Whatever may be the rule in the State of Michigan it has been expressly decided in this State that after the death of the insured an action in equity to cancel the policy is not the proper remedy, and that when suit has been brought on the policy the insurance company cannot convert the action into a case in equity by alleging fraudulent misrepresentations in the procurement of the policy and praying for its cancellation. [Schuermann v. Union Central Life Ins. Co., 165 Mo. 641.] Under Section 6937, Revised Statutes 1909, it is provided that no misrepresentation shall be deemed material or render the policy void, unless it contributed to the contingency on which the policy becomes payable, which would be the death of the insured in the case of a life insurance policy, and the question whether such misrepresentation so contributed to such contingency is a jury question. It is not clear from the opinion that the Kansas City Court of Appeals held that in making such defense relator was put into the position of a company seeking to cancel an insurance policy, but relator seems so to regard the opinion. If *Page 384 such is the holding, it is in conflict with the Schuermann Case.
Kern v. Legion of Honor, supra, following the Schuermann Case, denied the right of the insurance company, after the death of insured and in an action on the policy, to invoke the aid of the court of equity to cancel the policy for misrepresentations in its procurement.

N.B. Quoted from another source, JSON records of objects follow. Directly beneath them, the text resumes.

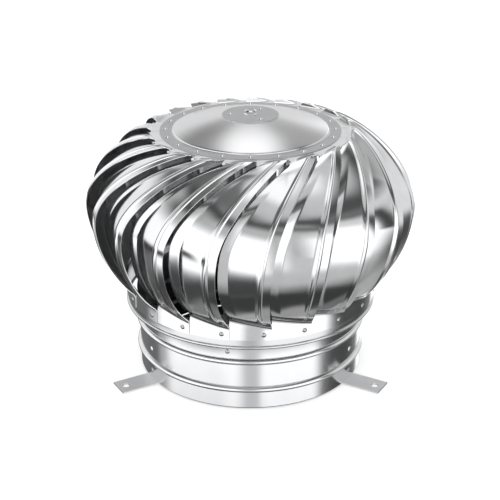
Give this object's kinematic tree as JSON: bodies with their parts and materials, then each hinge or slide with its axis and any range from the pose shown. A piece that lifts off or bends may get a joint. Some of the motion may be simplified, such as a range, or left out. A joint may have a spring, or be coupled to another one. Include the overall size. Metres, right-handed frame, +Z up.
{
  "type": "roof turbine ventilator",
  "caption": "Wind-driven roof ventilator: a spinning rotor of twisted sheet vanes under a shallow cap, on a beaded throat pipe with strap feet.",
  "frame": {"origin": "on the mounting surface, below the axle, at the centre of the foot-hole circle", "axes": "+Z up along the axle; -Y is the front, midway between two of the feet; the third foot points to +Y"},
  "size_m": [0.4262, 0.4262, 0.3508],
  "materials": {
    "polished_sheet": "bright rolled stainless sheet",
    "vane_sheet": "mirror-polished stainless sheet",
    "spun_sheet": "spun stainless with fine turning rings",
    "strap_steel": "mill-finish stainless strip",
    "machined_steel": "turned steel",
    "bearing_steel": "ground bearing steel",
    "rivet_steel": "formed stainless rivet heads"
  },
  "bodies": {
    "base": {"throat_pipe": "polished_sheet", "neck_collar": "polished_sheet", "collar_rivets": "rivet_steel", "mounting_foot_1": "strap_steel", "mounting_foot_2": "strap_steel", "mounting_foot_3": "strap_steel", "foot_rivets": "rivet_steel", "bracket_rivets": "rivet_steel", "axle_bracket": "strap_steel", "bearing_tube": "machined_steel", "tube_bolts": "machined_steel", "tube_nuts": "machined_steel", "lower_bearing_outer_ring": "bearing_steel", "upper_bearing_outer_ring": "bearing_steel"},
    "rotor": {"axle": "machined_steel", "axle_lock_nut": "machined_steel", "lower_bearing_inner_ring": "bearing_steel", "upper_bearing_inner_ring": "bearing_steel", "hub_flange": "machined_steel", "top_cap": "spun_sheet", "hub_plate": "spun_sheet", "hub_rivets": "rivet_steel", "top_washer": "machined_steel", "top_nut": "machined_steel", "cap_rivets": "rivet_steel", "rotor_ring": "polished_sheet", "tab_rivets": "rivet_steel", "vane_01": "vane_sheet", "vane_02": "vane_sheet", "vane_03": "vane_sheet", "vane_04": "vane_sheet", "vane_05": "vane_sheet", "vane_06": "vane_sheet", "vane_07": "vane_sheet", "vane_08": "vane_sheet", "vane_09": "vane_sheet", "vane_10": "vane_sheet", "vane_11": "vane_sheet", "vane_12": "vane_sheet", "vane_13": "vane_sheet", "vane_14": "vane_sheet", "vane_15": "vane_sheet", "vane_16": "vane_sheet", "vane_17": "vane_sheet", "vane_18": "vane_sheet", "vane_19": "vane_sheet", "vane_20": "vane_sheet"}
  },
  "joints": [
    {"name": "rotor_spin", "type": "hinge", "parent": "base", "child": "rotor", "pos_m": [0, 0, 0.1], "axis": [0, 0, 1], "continuous": true}
  ]
}
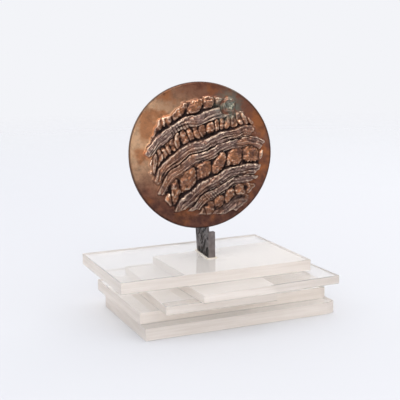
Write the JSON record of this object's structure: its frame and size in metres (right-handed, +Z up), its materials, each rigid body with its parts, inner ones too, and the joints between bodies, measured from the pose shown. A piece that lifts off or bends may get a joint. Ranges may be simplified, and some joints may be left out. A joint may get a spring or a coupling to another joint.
{
  "type": "cast medallion on stacked acrylic stand",
  "caption": "Round cast bronze medallion with a rough raised relief, held upright by a thin dark metal post on a stand of clear acrylic sheets stacked askew.",
  "frame": {"origin": "on the surface under the stand, in the middle of the object's outline seen from above", "axes": "+X to the viewer's right, +Y away from the viewer, +Z up"},
  "size_m": [0.1492, 0.1088, 0.1583],
  "materials": {
    "bronze": "cast bronze with a brown patina, ridges rubbed bright",
    "dark_metal": "dark patinated metal, rough on the side, smooth in front",
    "cement": "hardened clear cement, slightly yellowed",
    "acrylic": "clear cast acrylic, polished faces and satin sawn sides"
  },
  "bodies": {
    "root": {"medallion": "bronze", "post": "dark_metal", "cement_bead": "cement", "top_sheet": "acrylic", "right_sheet": "acrylic", "front_sheet": "acrylic", "middle_sheet": "acrylic", "bottom_sheet": "acrylic"}
  },
  "joints": []
}
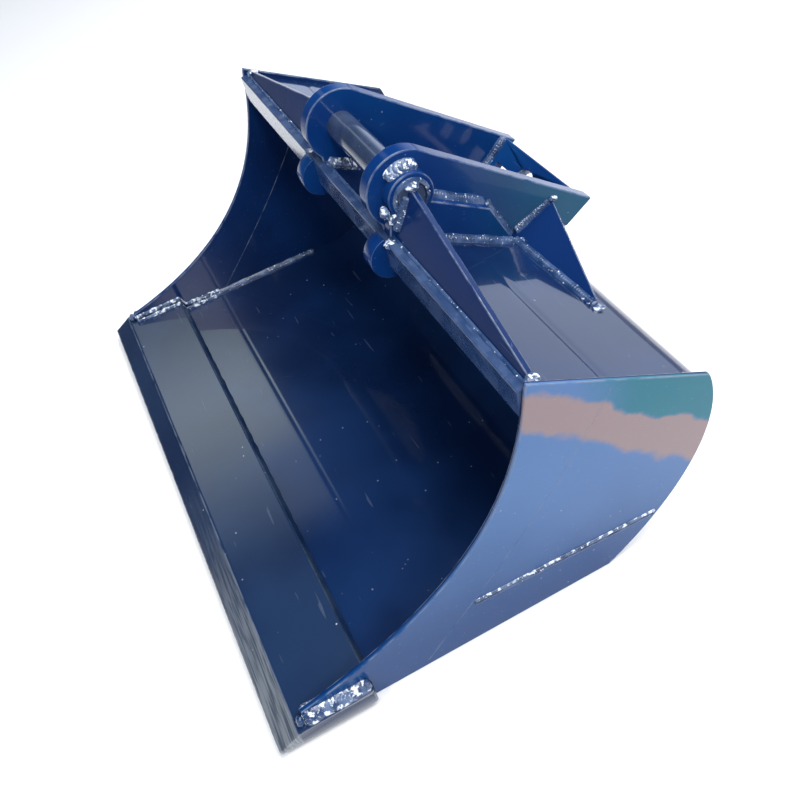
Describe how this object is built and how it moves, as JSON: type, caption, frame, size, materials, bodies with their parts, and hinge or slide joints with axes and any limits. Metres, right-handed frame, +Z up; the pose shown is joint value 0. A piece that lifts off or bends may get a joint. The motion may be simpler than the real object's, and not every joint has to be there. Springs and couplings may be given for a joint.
{
  "type": "excavator grading bucket",
  "caption": "Wide toothless excavator bucket with bevelled cutting edge, curved side plates and a welded quick-hitch carrier with shaft and lock plate.",
  "frame": {"origin": "centre of the footprint, on the ground", "axes": "+X to the operator's right along the cutting edge seen from behind the mouth, -Y out of the mouth, +Y to the hitch side, +Z up"},
  "size_m": [0.776, 0.584, 0.411],
  "materials": {
    "paint": "high-gloss navy blue enamel",
    "shaft": "thin blue-grey enamel over turned steel",
    "blade": "gloss navy enamel over mill-scale plate, ground bevel",
    "weld": "gloss navy enamel over rippled weld bead"
  },
  "bodies": {
    "root": {"shell": "paint", "side_l": "paint", "side_r": "paint", "blade": "blade", "lip_bar": "paint", "ear_l": "paint", "ear_r": "paint", "doubler_l": "paint", "doubler_r": "paint", "hook_l": "paint", "hook_r": "paint", "shaft": "shaft", "lock_plate": "paint", "gusset_front_l": "paint", "gusset_front_r": "paint", "gusset_rear_l": "paint", "gusset_rear_r": "paint", "weld_blade": "weld", "weld_floor_l": "weld", "weld_floor_r": "weld", "weld_lip_l": "weld", "weld_lip_r": "weld", "bead_side_l": "weld", "bead_side_r": "weld", "weld_shaft_l": "weld", "weld_shaft_r": "weld", "weld_ear_l": "weld", "weld_ear_r": "weld", "weld_doubler_l": "weld", "weld_doubler_r": "weld", "weld_base_l": "weld", "weld_base_r": "weld", "weld_front_l": "weld", "weld_front_r": "weld", "weld_rear_l": "weld", "weld_rear_r": "weld", "weld_bar": "weld", "weld_lock_l": "weld", "weld_lock_r": "weld"}
  },
  "joints": []
}
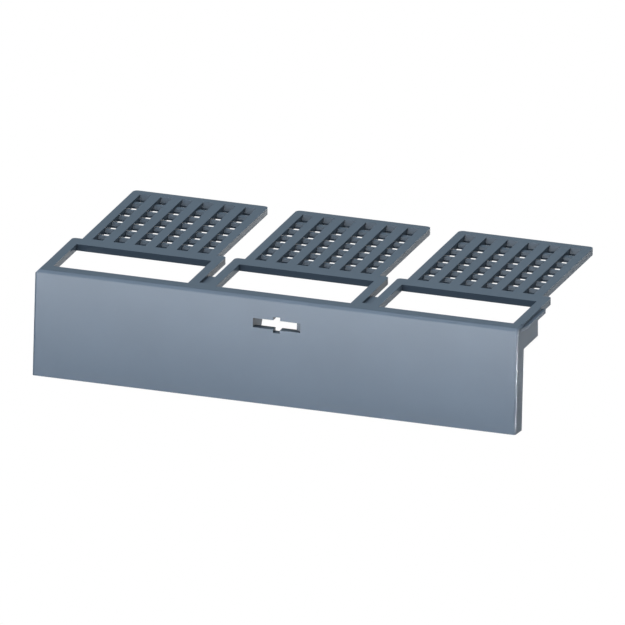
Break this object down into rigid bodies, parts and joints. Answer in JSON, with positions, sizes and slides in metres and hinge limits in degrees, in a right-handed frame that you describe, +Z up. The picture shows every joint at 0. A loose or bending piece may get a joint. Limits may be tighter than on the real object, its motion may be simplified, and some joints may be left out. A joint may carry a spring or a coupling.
{
  "type": "terminal cover",
  "caption": "Moulded breaker terminal cover: a flat shelf with open windows and bridged grille tongues, and a leaning front wall with a sealing slot.",
  "frame": {"origin": "on the underside of the shelf, in the middle of the cross bar behind the middle window, where the cover rests on the breaker", "axes": "+X along the front wall to the right, +Y to the back along the grille tongues, +Z up out of the shelf's top"},
  "size_m": [0.1048, 0.0524, 0.0226],
  "materials": {
    "cover_plastic": "slate blue-grey moulded plastic with a fine satin grain"
  },
  "bodies": {
    "root": {"terminal_cover": "cover_plastic"}
  },
  "joints": []
}
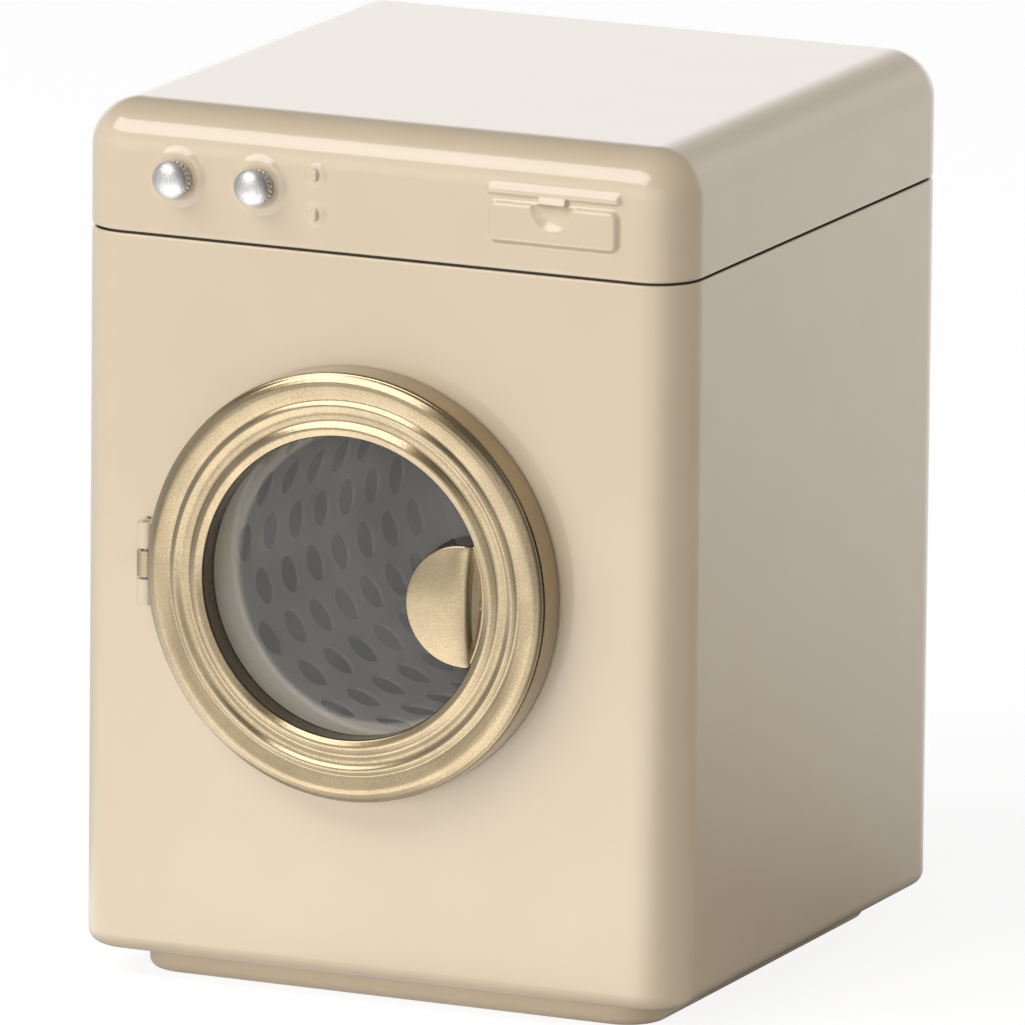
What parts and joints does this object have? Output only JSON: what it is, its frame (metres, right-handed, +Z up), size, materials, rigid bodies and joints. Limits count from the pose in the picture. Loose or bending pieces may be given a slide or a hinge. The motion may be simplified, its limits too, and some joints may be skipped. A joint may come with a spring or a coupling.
{
  "type": "toy washing machine",
  "caption": "Doll's house front-loading washing machine in enamelled tinplate, with a round hinged door, a perforated turning drum, turning knobs and a slip-on lid.",
  "frame": {"origin": "middle of the flat underside of the foot, on the floor, under the middle of the cabinet", "axes": "+Z up, the front with the door faces -Y, +X is to the right of someone who looks at the front"},
  "size_m": [0.0666, 0.0715, 0.09],
  "materials": {
    "enamel": "glossy cream enamel on tinplate",
    "enamel_inside": "thin cream enamel on tinplate, less glossy",
    "satin_gold": "satin gold lacquer with a fine grain",
    "drum_metal": "grey satin metal lacquer",
    "knob_silver": "polished nickel with fine scratches",
    "steel": "bright zinc-plated steel",
    "brass": "turned brass",
    "window": "clear, slightly smoky moulded plastic"
  },
  "bodies": {
    "cabinet": {"cabinet_shell": "enamel", "base_pan": "enamel", "lid_neck": "enamel_inside", "mouth_collar": "enamel_inside", "hinge_bracket": "enamel", "hinge_pin": "steel", "bearing_plate": "steel", "bearing_rivets": "steel", "drum_bush": "brass"},
    "door": {"door_ring": "satin_gold", "door_window": "window", "door_back_ring": "satin_gold", "door_handle": "satin_gold", "handle_rivet": "satin_gold", "door_hinge_leaf": "satin_gold", "hinge_rivets": "satin_gold"},
    "drum": {"drum_shell": "drum_metal", "drum_front_rim": "drum_metal", "drum_back": "drum_metal", "drum_axle": "steel", "axle_retainer": "steel"},
    "lid": {"lid_shell": "enamel"},
    "knob_left": {"knob_left": "knob_silver", "knob_left_washer": "steel"},
    "knob_right": {"knob_right": "knob_silver", "knob_right_washer": "steel"}
  },
  "joints": [
    {"name": "door_swing", "type": "hinge", "parent": "cabinet", "child": "door", "pos_m": [-0.02415, -0.03525, 0.0439], "axis": [0, 0, -1], "range_deg": [0, 130]},
    {"name": "drum_spin", "type": "hinge", "parent": "cabinet", "child": "drum", "pos_m": [-0.0015, 0, 0.0439], "axis": [0, 1, 0], "continuous": true},
    {"name": "lid_lift", "type": "slide", "parent": "cabinet", "child": "lid", "axis": [0, 0, 1], "range_m": [0, 0.02]},
    {"name": "knob_left_turn", "type": "hinge", "parent": "lid", "child": "knob_left", "pos_m": [-0.0219, -0.03325, 0.0831], "axis": [0, -1, 0], "continuous": true},
    {"name": "knob_right_turn", "type": "hinge", "parent": "lid", "child": "knob_right", "pos_m": [-0.0129, -0.03325, 0.0831], "axis": [0, -1, 0], "continuous": true}
  ]
}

It cannot be doubted that in the event the misrepresentations made by insured were of such a character that he could have recovered the premiums paid if the insurance company had canceled the policy during his lifetime, the cause of action for the recovery of such premiums would survive to his personal representative after his death. The beneficiary, as such, is not entitled to such premiums and could not maintain such an action.
Because of conflict in the opinion with controlling decisions of this court, as above pointed out, the record of the Court of Appeals should be quashed, and such is our order. All concur except Woodson and Elder, JJ., who dissent.